Cuando Pío XII murió, el rabino jefe de Roma, Elio Toaff, dijo: «Más que ninguna otra persona, hemos tenido ocasión de experimentar la gran bondad y magnanimidad del papa durante los infelices años de la persecución y del terror, cuando parecía que para nosotros no habría ninguna salvación.

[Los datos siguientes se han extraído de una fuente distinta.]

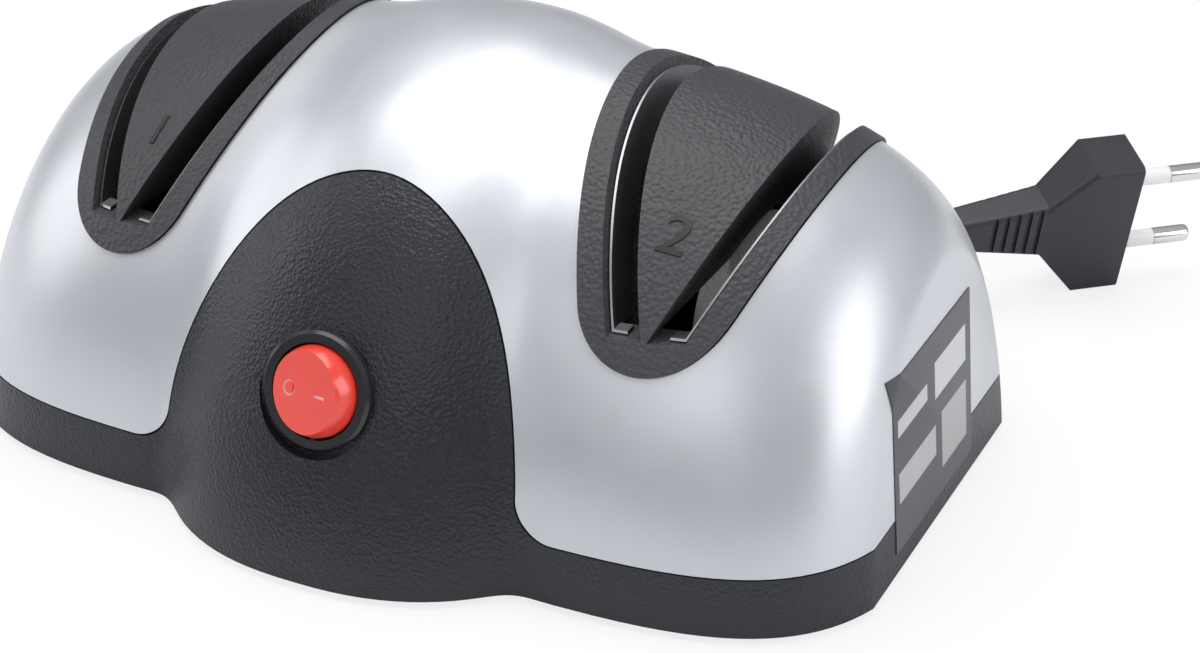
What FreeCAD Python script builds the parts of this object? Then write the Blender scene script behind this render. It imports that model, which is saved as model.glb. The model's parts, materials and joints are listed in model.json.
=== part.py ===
# Electric knife sharpener with two sharpening stations on one motor shaft.
# Millimetres. X runs along the body, station 1 at -X and station 2 at +X.
# The switch is on the front, at -Y. Z is up, and z = 0 is the table.
import FreeCAD, Part
import math
import os
from FreeCAD import Vector

# Outside of the housing: two lobes in one long arch, and a dome between them
half_length = 101.2
lobe_front_depth = 67.0
lobe_rear_depth = 51.5
lobe_height = 84.2
lobe_plan_power = 3.6
lobe_crest_power = 6.6
lobe_depth_power = 1.95
lobe_height_power = 1.91
lobe_end_spread = 0.13
lobe_crest_drop = 0.225
end_face_cut = 4.0
end_draft = 0.0008
end_draft_power = 6
dome_half_length = 56.5
dome_front_depth = 82.6
dome_rear_depth = 66.0
dome_height = 87.2
dome_plan_power = 2.43
dome_crest_power = 2.25
dome_depth_power = 2.0
dome_height_power = 1.53
crease_blend = 4.0
wall = 2.5
stations_per_half = 24
points_per_arch = 18
radius_steps = 40

# The long axis of the arch, placed so that the origin is under the middle
axis_y = (dome_front_depth - dome_rear_depth) / 2.0

# Seam between the silver shell and the black base
parting_height = 13.3
seam_gap = 0.3
tongue_height = 3.0
tongue_thickness = 1.4
tongue_clearance = 0.3

# Front shield of the base
shield_half_width = 38.6
shield_top = 70.3
shield_corner_radius = 8.0

# Base plate, feet and case screws
floor_lift = 1.5
floor_thickness = 2.5
foot_radius = 7.0
foot_socket_depth = 0.5
foot_x = 78.0
foot_y = 34.0
boss_radius = 4.5
boss_top = 12.0
boss_x = 86.0
boss_y = 22.0
screw_hole_radius = 1.7
screw_radius = 1.4
screw_head_radius = 3.0
screw_head_height = 2.0
screw_head_clearance = 0.4
screw_seat_height = 6.0
screw_grip = 9.0
screw_pilot_clearance = 0.05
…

La comunidad israelí de Roma, donde siempre ha sido muy vivo el sentimiento de gratitud por lo que la Santa Sede ha hecho a favor de los judíos romanos, nos autoriza a referir de manera explícita la convicción de que cuanto hizo el clero, los institutos religiosos y las asociaciones católicas para proteger a los perseguidos, no puede haber tenido lugar sino con la expresa aprobación de Pío XII.»[2]
Por otro lado, ¿cómo hubiera sido posible que cada sacerdote y religioso organizara una estructura de salvamento tan eficiente, capaz de proporcionar sustento, alojamiento, documentos falsos y vías de escape a miles de judíos sin una clara indicación por parte del pontífice? Con los nazis que rastreaban la ciudades a la caza de judíos, ¿qué convento, iglesia o colegio habría abierto sus puertas y puesto en peligro a la propia comunidad sin que el papa hubiera tenido conocimiento y hubiera autorizado la acción? ¿Y quién dio la orden a los monasterios de clausura, donde incluso para los confesores resultaba difícil llegar a las monjas, de abrir las puertas a las familias de los perseguidos?
Además, muchos de los que han escondido a judíos y varios de los mismos judíos que escaparon al Holocausto, han recordado las precisas disposiciones que provenían de Pío XII. Algunos han afirmado haber visto las cartas de la Secretaría de Estado que invitaban a los obispos a abrir las puertas a los perseguidos.
En efecto, la Iglesia era la única institución que en el periodo de la guerra había mantenido una estructura eficiente, extendida de manera capilar por todo el territorio. En un periodo donde la delación estaba al orden del día, los sacerdotes estaban entre los pocos en los que se podía confiar. Y además, los prelados podían contar con la solidaria complicidad de los fieles.
Pero la labor de protección y salvamento de los judíos por parte de la Iglesia no habría sido posible sin la existencia de la organización de asistencia judía que se llamaba Delasem.[3] Sin este lazo habría sido difícil para la Iglesia católica haber entrado en contacto con todos los judíos que tenían necesidad de ayuda.
Notas
[1] Susan Zuccotti, Olocausto in Italia, Arnoldo Mondadori Editore, Milán, 1988, p. 221.
[2] Ettore della Riccia, «I soppravvissuti non dimenticano», en Il Papa ieri ed Oggi, L'Osservatore Romano della Domenica (número especial monográfico), 28 de junio de 1964, p. 74.
[3] Delasem, Delegación de Asistencia a Emigrantes Judíos.